Vietnam Veterans Memorial
Our final stop before the Lincoln Memorial was the Vietnam Veterans Memorial. The Vietnam War was a controversial war in America. Protests against the war were common in the US in the sixties and seventies and American Cinema would reflect the struggle of its veterans for decades. The monument is a grim reminder of the 58,300 Americans who lost their lives for a cause most did not understand. Visitors to the memorial find themselves walking deeper and deeper into the ground as they follow a wall inscribed with the name of each soldier who lost his or her life. The structure reaches its deepest point when the wall descends 10.1 feet below the surface, at which point one walks up the other side V-shaped chasm. The effect is startling, reflective of the heavy price veterans paid as the United States found its occupation in Vietnam deepening and intensifying. As I walked down the path along the growing list of names, I had the Little Man resting his head on my shoulder, and found myself hoping that his generation will never have to endure an armed conflict. For me, the power of Vietnam Veterans Memorial was second only to the Lincoln Memorial. Amazingly, the design for the wall was submitted by a 21 year-old undergraduate student in an open competition.

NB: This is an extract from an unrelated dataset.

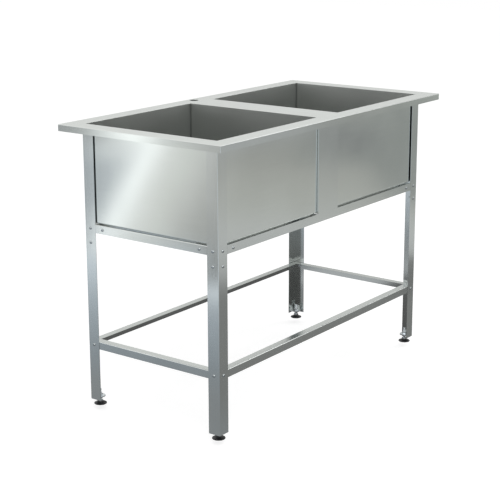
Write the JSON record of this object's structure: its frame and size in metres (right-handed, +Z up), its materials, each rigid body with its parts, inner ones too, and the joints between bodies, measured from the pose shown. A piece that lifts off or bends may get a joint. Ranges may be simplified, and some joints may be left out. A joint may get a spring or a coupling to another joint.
{
  "type": "kitchen sink unit",
  "caption": "Free-standing steel sink unit with deep square bowls side by side, on a bolted angle frame with open lower rails and adjustable feet.",
  "frame": {"origin": "middle of the footprint, on the floor", "axes": "+Z up, +X along the length from the left end to the right end, +Y from the front to the rear rim with the tap hole"},
  "size_m": [1.2, 0.6, 0.87],
  "materials": {
    "bowl_steel": "satin stainless sheet",
    "frame_steel": "satin stainless angle",
    "plated_steel": "bright zinc plating",
    "strainer_steel": "polished stainless pressing",
    "foot_plastic": "black moulded plastic",
    "seal_rubber": "black rubber",
    "outlet_plastic": "white moulded plastic"
  },
  "bodies": {
    "root": {"top_sheet": "bowl_steel", "left_bowl": "bowl_steel", "left_strainer": "strainer_steel", "left_upper_seal": "seal_rubber", "left_lower_seal": "seal_rubber", "left_outlet_body": "outlet_plastic", "left_clamp_screw": "strainer_steel", "right_bowl": "bowl_steel", "right_strainer": "strainer_steel", "right_upper_seal": "seal_rubber", "right_lower_seal": "seal_rubber", "right_outlet_body": "outlet_plastic", "right_clamp_screw": "strainer_steel", "front_left_leg": "frame_steel", "front_left_splice": "frame_steel", "front_left_foot_bracket": "plated_steel", "front_right_leg": "frame_steel", "front_right_splice": "frame_steel", "front_right_foot_bracket": "plated_steel", "rear_right_leg": "frame_steel", "rear_right_splice": "frame_steel", "rear_right_foot_bracket": "plated_steel", "rear_left_leg": "frame_steel", "rear_left_splice": "frame_steel", "rear_left_foot_bracket": "plated_steel", "front_upper_rail": "frame_steel", "front_lower_rail": "frame_steel", "right_upper_rail": "frame_steel", "right_lower_rail": "frame_steel", "rear_upper_rail": "frame_steel", "rear_lower_rail": "frame_steel", "left_upper_rail": "frame_steel", "left_lower_rail": "frame_steel", "upper_frame_screws": "plated_steel", "upper_frame_nuts": "plated_steel", "lower_frame_screws": "plated_steel", "lower_frame_nuts": "plated_steel", "foot_weld_nuts": "plated_steel", "foot_lock_nuts": "plated_steel"},
    "front_left_pad": {"front_left_foot_pad": "foot_plastic"},
    "front_left_stem": {"front_left_foot_stem": "plated_steel"},
    "front_right_pad": {"front_right_foot_pad": "foot_plastic"},
    "front_right_stem": {"front_right_foot_stem": "plated_steel"},
    "rear_right_pad": {"rear_right_foot_pad": "foot_plastic"},
    "rear_right_stem": {"rear_right_foot_stem": "plated_steel"},
    "rear_left_pad": {"rear_left_foot_pad": "foot_plastic"},
    "rear_left_stem": {"rear_left_foot_stem": "plated_steel"}
  },
  "joints": [
    {"name": "front_left_foot_travel", "type": "slide", "parent": "root", "child": "front_left_pad", "axis": [0, 0, -1], "range_m": [-0.0035, 0.018]},
    {"name": "front_left_stem_turn", "type": "hinge", "parent": "front_left_pad", "child": "front_left_stem", "pos_m": [-0.53, -0.23, 0.009], "axis": [0, 0, -1], "range_deg": [-1010, 5190]},
    {"name": "front_right_foot_travel", "type": "slide", "parent": "root", "child": "front_right_pad", "axis": [0, 0, -1], "range_m": [-0.0035, 0.018]},
    {"name": "front_right_stem_turn", "type": "hinge", "parent": "front_right_pad", "child": "front_right_stem", "pos_m": [0.53, -0.23, 0.009], "axis": [0, 0, -1], "range_deg": [-1010, 5190]},
    {"name": "rear_right_foot_travel", "type": "slide", "parent": "root", "child": "rear_right_pad", "axis": [0, 0, -1], "range_m": [-0.0035, 0.018]},
    {"name": "rear_right_stem_turn", "type": "hinge", "parent": "rear_right_pad", "child": "rear_right_stem", "pos_m": [0.53, 0.23, 0.009], "axis": [0, 0, -1], "range_deg": [-1010, 5190]},
    {"name": "rear_left_foot_travel", "type": "slide", "parent": "root", "child": "rear_left_pad", "axis": [0, 0, -1], "range_m": [-0.0035, 0.018]},
    {"name": "rear_left_stem_turn", "type": "hinge", "parent": "rear_left_pad", "child": "rear_left_stem", "pos_m": [-0.53, 0.23, 0.009], "axis": [0, 0, -1], "range_deg": [-1010, 5190]}
  ],
  "couplings": [
    {"joint": "front_left_stem_turn", "follows": "front_left_foot_travel", "rad_per_m": 5026.5},
    {"joint": "front_right_stem_turn", "follows": "front_right_foot_travel", "rad_per_m": 5026.5},
    {"joint": "rear_right_stem_turn", "follows": "rear_right_foot_travel", "rad_per_m": 5026.5},
    {"joint": "rear_left_stem_turn", "follows": "rear_left_foot_travel", "rad_per_m": 5026.5}
  ]
}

For anyone looking to understand how the United States came to be involved in Vietnam, David Halberstam’s book, “The Best and the Brightest” is essential reading.
As a non-American who is often discouraged by the bellicose nature of too many of America’s citizens and their leaders, I found this tour to be eye opening. The monuments reflect a great sense of pride, but also reveal a responsible introspection of American history. We felt that taking the tour as the sun was setting was a wise decision. Seeing these monuments at night adds to their beauty. I found myself wishing I had more time on this trip to complete the four hour walking tour that includes the Tidal Basin and perhaps a few of the other D.C. tours that Free Tours By Foot offers. Alas, our time and energy would not allow it. The Little Monkey and the Little Man, however, they were ready to continue. On walking tours, as long as the kids have a stroller and a chance to get out and explore, distance is not a consideration for them. In a few years, when the kids are older, I think that we’ll be taking another trip to the National Mall. I can think of no better place for the kids to learn about American history.